JEDDAH: An exhibition that uses digital technology to revive the region’s ancient sites and civilizations that have been destroyed or are under threat due to conflict and terrorism opened at the National Museum in Riyadh on April 18.

“Age-Old Cities” tells the story of four historically significant cities that have been devastated by violence: Mosul in Iraq, Palmyra and Aleppo in Syria, and Leptis Magna in Libya. 

Using stunning giant-screen projections, virtual reality, archival documents and images, and video testimonials from inhabitants of the affected sites, the immersive exhibition transports visitors back in time and presents the cities as they were in their prime. 

It charts their journey from the origins of their ancient civilizations to their modern-day state, and presents plans for their restoration and repair. 

The exhibition has been organized by the Ministry of Culture in collaboration with the Institut du Monde Arabe in Paris. Riyadh is the first stop outside the French capital on the exhibition’s global tour. 

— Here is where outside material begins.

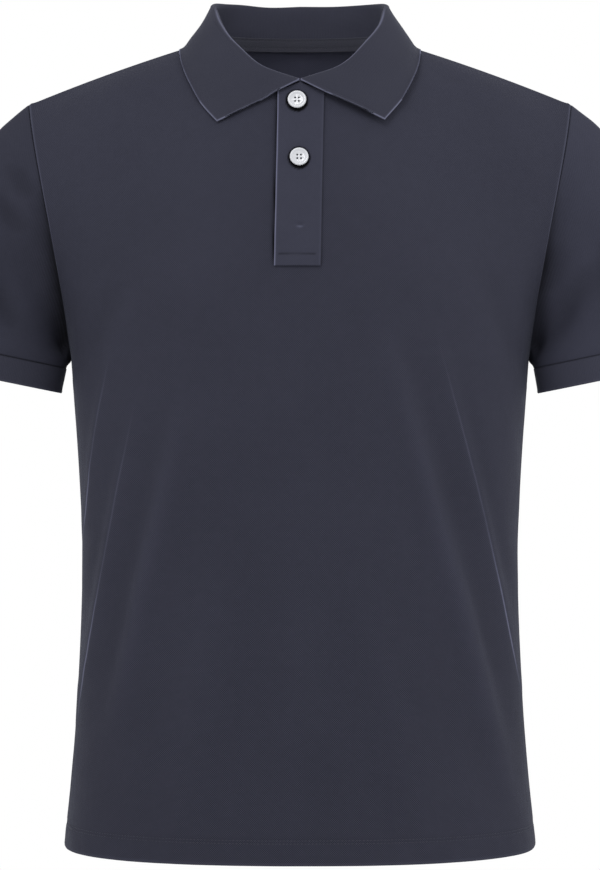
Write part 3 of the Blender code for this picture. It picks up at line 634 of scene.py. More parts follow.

The exhibition follows last month’s unveiling of the Kingdom’s new cultural vision, which included the announcement of several initiatives, including a new residency scheme for international artists to practice in the Kingdom and the establishment of the Red Sea International Film Festival. 

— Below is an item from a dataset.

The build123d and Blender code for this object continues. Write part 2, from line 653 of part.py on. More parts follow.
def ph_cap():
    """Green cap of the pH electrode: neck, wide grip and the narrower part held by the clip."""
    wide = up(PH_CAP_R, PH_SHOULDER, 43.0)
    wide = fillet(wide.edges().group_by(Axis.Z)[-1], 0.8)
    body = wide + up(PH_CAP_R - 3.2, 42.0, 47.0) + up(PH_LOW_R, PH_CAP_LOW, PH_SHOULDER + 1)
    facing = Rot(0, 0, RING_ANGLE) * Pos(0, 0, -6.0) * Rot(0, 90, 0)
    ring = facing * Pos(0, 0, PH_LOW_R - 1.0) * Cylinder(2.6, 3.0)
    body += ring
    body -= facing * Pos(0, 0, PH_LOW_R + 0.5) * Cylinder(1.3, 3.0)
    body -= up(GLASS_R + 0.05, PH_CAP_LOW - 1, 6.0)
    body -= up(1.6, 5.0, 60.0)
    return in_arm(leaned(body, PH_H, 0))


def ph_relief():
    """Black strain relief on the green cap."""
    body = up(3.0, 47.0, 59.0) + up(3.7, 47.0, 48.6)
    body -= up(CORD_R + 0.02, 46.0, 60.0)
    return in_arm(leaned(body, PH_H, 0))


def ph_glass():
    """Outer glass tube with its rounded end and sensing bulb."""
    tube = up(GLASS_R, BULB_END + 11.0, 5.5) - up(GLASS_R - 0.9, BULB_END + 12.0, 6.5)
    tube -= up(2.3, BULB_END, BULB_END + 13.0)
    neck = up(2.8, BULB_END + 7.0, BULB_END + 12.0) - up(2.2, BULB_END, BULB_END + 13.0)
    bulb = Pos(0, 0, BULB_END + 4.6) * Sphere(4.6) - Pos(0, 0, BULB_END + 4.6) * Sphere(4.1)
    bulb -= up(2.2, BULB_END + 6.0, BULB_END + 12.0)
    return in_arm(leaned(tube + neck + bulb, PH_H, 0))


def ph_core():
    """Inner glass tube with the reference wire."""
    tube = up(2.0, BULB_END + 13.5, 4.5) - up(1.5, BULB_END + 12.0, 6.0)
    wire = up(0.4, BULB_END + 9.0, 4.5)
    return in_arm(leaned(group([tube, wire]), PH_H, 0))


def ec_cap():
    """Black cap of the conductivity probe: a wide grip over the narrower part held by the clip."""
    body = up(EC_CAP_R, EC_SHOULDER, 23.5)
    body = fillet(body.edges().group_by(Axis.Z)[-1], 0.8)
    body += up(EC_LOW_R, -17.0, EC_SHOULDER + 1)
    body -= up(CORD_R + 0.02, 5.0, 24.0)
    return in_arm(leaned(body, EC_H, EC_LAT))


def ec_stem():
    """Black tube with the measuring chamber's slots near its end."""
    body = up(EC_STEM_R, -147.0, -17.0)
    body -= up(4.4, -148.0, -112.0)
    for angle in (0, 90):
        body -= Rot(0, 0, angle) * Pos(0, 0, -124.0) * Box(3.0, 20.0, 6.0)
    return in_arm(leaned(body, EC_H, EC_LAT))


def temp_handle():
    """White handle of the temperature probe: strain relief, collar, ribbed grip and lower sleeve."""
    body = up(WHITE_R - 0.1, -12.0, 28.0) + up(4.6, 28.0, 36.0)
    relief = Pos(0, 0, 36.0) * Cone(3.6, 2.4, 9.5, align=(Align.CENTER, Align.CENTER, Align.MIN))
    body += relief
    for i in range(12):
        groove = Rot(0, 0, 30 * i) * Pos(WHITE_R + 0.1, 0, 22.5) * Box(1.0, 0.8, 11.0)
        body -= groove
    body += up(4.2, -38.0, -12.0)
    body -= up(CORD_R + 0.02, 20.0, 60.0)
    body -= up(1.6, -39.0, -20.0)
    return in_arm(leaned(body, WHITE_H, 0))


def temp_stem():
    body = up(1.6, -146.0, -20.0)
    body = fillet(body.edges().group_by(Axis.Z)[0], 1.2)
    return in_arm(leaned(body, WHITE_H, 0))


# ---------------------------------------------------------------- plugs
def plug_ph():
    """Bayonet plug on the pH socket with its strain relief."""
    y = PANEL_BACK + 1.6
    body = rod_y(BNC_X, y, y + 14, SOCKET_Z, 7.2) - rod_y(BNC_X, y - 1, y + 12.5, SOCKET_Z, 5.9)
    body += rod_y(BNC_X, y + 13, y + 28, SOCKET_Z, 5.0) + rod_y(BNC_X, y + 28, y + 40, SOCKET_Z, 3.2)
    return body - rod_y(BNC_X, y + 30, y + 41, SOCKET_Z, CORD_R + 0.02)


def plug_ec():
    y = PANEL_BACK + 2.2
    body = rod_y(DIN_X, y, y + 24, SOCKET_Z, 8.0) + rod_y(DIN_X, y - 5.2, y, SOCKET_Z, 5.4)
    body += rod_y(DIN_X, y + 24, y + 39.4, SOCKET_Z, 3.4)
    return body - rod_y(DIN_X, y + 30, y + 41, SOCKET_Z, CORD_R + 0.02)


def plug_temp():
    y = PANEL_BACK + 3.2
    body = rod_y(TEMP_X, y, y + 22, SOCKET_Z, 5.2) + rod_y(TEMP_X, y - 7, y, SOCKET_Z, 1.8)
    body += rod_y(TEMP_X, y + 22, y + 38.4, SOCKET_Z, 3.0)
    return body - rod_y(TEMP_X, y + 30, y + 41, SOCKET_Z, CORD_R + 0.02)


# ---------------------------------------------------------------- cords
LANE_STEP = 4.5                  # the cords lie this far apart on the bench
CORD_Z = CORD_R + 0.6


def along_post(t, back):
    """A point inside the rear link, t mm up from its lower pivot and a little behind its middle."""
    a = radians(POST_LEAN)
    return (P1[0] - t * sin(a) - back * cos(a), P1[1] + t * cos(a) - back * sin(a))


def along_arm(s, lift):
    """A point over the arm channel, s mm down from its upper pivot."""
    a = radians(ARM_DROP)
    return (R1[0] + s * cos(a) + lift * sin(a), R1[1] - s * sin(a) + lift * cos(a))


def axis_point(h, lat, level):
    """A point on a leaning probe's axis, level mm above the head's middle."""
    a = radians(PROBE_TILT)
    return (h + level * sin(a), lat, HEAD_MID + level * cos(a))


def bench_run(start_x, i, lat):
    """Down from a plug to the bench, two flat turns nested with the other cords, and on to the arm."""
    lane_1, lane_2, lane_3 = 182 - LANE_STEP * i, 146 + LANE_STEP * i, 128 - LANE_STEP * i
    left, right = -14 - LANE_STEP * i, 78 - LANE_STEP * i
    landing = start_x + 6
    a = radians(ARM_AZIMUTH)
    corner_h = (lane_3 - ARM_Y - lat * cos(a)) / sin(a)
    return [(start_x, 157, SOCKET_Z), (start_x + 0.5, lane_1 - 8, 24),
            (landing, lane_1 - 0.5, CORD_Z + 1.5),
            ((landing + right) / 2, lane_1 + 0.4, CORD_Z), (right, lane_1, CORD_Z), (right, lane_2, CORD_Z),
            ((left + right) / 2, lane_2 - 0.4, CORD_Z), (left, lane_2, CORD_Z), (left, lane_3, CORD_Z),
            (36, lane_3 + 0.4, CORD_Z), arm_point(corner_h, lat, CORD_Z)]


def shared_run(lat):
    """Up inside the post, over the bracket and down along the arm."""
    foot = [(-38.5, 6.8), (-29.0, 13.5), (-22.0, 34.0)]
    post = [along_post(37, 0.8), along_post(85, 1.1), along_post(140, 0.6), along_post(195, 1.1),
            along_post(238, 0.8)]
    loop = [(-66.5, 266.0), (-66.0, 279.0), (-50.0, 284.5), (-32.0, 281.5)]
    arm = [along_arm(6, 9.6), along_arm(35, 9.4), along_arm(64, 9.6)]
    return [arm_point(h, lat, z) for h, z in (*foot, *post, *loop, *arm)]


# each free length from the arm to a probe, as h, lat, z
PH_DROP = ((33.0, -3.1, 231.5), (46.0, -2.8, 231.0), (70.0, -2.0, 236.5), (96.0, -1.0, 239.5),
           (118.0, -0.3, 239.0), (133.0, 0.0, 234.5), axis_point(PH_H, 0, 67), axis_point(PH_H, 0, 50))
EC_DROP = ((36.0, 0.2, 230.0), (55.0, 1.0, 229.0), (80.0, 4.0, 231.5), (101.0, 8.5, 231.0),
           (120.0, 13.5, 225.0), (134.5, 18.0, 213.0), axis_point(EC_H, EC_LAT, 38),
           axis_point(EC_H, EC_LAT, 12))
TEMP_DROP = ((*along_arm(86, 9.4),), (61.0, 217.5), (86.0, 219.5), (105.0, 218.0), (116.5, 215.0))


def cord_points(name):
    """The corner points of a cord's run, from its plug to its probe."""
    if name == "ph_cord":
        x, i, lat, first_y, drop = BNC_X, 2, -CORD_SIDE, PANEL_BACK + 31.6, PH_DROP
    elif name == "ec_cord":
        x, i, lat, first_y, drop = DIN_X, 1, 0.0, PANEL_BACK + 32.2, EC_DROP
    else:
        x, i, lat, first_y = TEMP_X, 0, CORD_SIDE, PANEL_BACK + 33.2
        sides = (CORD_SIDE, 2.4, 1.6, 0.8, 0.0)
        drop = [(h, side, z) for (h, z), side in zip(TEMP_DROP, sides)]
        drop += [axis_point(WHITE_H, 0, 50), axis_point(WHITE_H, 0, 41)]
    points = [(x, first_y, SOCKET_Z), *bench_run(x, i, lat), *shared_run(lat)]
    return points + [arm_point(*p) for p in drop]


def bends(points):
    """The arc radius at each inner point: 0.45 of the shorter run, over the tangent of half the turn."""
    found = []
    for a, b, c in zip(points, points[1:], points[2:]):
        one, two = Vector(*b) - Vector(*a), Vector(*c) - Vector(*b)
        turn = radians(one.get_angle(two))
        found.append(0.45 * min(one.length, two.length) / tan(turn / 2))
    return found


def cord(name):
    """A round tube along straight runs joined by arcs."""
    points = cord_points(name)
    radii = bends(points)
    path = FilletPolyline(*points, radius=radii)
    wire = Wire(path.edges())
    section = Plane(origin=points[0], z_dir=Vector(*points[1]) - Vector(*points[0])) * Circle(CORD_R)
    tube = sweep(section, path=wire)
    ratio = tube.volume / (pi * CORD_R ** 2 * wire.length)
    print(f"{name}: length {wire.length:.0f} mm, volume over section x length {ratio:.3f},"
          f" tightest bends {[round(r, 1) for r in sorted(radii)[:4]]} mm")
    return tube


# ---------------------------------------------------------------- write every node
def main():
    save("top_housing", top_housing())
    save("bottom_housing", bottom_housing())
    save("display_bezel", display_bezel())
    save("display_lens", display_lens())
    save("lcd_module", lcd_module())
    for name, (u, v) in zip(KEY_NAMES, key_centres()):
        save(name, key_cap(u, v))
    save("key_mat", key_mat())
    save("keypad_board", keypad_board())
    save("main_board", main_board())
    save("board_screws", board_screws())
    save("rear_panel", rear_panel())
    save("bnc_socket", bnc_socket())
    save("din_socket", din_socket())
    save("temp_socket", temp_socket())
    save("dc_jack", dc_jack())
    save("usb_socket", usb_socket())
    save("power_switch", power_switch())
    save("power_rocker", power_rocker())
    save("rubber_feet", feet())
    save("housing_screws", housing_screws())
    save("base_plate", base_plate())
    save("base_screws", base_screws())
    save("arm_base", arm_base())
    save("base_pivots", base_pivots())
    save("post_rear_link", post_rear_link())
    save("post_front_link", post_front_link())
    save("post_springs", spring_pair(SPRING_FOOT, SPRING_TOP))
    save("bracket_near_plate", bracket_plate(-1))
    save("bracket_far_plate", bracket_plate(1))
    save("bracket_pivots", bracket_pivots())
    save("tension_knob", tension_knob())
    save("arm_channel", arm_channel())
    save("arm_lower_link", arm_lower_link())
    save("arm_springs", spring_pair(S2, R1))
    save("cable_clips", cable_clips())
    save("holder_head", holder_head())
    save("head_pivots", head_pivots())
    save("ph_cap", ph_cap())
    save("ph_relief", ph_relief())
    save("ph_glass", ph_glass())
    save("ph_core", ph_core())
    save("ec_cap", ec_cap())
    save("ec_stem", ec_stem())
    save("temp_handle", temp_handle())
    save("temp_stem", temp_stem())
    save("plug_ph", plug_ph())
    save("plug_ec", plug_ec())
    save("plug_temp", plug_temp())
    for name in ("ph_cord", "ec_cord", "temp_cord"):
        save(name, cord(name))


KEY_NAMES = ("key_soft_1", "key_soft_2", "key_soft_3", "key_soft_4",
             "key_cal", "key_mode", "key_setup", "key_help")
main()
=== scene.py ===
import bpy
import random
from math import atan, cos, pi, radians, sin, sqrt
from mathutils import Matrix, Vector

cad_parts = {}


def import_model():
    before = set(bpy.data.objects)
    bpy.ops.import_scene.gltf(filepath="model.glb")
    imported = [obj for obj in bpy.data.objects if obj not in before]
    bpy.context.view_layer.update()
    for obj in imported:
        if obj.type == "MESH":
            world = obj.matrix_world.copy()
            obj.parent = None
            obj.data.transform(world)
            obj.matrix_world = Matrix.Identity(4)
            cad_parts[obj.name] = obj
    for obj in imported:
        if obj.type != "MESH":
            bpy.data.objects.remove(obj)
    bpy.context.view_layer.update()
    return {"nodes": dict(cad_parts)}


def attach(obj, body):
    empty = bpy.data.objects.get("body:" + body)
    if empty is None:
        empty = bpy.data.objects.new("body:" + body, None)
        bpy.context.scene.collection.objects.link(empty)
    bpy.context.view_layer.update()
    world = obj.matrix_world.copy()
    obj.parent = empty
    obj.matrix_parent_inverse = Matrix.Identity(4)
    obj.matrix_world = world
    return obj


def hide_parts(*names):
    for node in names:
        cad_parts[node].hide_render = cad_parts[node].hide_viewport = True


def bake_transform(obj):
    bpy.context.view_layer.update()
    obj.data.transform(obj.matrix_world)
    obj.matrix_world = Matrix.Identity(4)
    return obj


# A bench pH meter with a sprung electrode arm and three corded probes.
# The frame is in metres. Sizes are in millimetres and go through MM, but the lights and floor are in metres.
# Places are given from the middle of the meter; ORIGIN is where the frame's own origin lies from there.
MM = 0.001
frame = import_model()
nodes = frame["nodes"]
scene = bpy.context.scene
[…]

Prince Badr bin Abdullah bin Farhan Al-Saud, minister of culture, said: “I am delighted to welcome the ‘Age-Old Cities’ exhibition to Riyadh. 

“It highlights the importance of heritage preservation, particularly here in the Middle East, and the vulnerability of some of our historic sites. 

“It must be the responsibility of governments to put an end to this damage and neglect, and to put heritage at the heart of action, investment, and policy.

“I will be encouraging my fellow members of government to attend this eye-opening exhibition in our National Museum, and hope to work in the future with partners, governments and experts to do what we can to secure our region’s heritage.”

The exhibition carries a significant message about the importance of preserving and protecting these precious but fragile sites — one which resonates strongly in the week when one of the world’s most-famous heritage sites, Paris’ Notre-Dame Cathedral, went up in flames.